Nothing should be output except the lines from the one containing "Write part 4" through the one containing "# thin upright", both ends included, each repeated exactly.

▸ RAW DATA
==========
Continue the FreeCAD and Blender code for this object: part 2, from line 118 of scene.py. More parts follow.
==========
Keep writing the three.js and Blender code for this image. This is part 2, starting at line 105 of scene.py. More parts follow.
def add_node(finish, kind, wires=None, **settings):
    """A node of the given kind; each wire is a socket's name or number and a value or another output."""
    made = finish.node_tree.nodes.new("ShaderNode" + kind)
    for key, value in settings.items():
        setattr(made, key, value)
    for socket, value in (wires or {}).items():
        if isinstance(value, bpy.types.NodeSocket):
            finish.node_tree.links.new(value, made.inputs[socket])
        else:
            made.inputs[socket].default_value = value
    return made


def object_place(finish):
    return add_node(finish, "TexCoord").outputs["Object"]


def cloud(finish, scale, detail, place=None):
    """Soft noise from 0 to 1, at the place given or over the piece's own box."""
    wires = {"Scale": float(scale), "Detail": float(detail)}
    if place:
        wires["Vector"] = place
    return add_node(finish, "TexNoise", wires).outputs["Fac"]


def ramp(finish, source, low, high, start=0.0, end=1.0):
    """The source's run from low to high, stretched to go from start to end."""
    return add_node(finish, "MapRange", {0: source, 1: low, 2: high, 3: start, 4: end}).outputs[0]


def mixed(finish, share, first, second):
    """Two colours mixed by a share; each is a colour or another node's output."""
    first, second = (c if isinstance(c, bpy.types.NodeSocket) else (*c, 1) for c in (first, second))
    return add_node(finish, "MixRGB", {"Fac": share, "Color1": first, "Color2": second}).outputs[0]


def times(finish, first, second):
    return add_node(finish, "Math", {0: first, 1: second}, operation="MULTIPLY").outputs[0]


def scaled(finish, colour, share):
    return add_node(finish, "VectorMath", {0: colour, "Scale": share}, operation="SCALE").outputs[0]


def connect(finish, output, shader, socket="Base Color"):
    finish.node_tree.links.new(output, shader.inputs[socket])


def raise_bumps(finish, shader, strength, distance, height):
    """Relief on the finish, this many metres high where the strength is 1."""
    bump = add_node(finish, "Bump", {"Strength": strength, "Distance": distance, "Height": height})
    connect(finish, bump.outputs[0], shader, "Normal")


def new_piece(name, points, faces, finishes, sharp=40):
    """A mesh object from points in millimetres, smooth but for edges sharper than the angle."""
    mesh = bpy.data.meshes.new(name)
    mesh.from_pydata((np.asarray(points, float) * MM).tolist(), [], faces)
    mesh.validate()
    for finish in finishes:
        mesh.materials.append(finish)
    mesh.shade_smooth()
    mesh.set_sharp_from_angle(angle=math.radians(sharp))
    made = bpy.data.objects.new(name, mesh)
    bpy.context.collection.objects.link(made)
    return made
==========
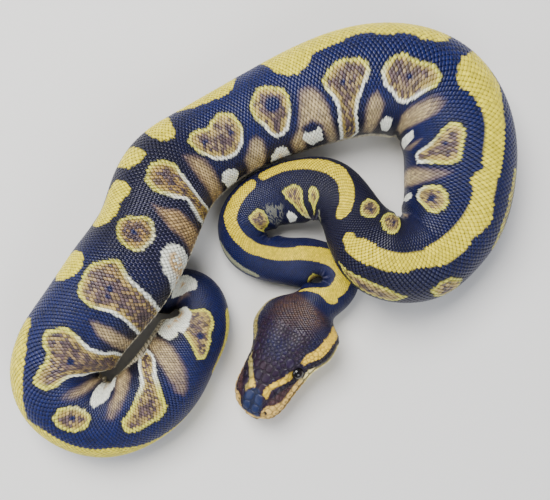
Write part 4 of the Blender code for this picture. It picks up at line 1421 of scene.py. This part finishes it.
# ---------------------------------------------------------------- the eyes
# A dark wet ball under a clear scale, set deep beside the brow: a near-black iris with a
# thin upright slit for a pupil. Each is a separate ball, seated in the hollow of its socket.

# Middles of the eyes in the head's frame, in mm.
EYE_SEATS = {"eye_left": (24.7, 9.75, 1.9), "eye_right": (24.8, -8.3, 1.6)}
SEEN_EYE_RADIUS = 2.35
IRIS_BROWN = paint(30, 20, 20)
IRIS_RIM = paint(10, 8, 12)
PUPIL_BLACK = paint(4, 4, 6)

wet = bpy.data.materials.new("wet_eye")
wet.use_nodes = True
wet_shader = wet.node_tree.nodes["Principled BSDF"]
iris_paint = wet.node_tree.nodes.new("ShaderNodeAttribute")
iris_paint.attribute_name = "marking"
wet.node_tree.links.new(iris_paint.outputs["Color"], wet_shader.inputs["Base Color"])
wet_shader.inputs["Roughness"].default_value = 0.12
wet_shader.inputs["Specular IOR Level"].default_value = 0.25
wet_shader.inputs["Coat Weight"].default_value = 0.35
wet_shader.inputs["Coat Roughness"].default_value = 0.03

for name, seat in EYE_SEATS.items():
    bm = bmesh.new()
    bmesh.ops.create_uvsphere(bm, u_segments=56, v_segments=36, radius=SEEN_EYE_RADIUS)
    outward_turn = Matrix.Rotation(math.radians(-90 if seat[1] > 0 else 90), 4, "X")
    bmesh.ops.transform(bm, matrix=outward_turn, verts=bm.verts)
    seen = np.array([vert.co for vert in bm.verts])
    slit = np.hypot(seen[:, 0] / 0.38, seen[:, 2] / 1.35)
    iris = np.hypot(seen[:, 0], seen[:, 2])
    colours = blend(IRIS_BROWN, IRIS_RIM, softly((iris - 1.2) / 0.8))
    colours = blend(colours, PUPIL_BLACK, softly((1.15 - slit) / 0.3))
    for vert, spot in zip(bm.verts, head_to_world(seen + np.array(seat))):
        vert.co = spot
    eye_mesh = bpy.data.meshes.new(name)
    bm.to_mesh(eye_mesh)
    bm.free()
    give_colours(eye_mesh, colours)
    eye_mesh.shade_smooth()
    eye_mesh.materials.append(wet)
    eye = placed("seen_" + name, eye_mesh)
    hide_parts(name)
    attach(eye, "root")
==========
▸ RESULT OF THE EXERCISE
Write part 4 of the Blender code for this picture. It picks up at line 1421 of scene.py. This part finishes it.
# ---------------------------------------------------------------- the eyes
# A dark wet ball under a clear scale, set deep beside the brow: a near-black iris with a
# thin upright slit for a pupil. Each is a separate ball, seated in the hollow of its socket.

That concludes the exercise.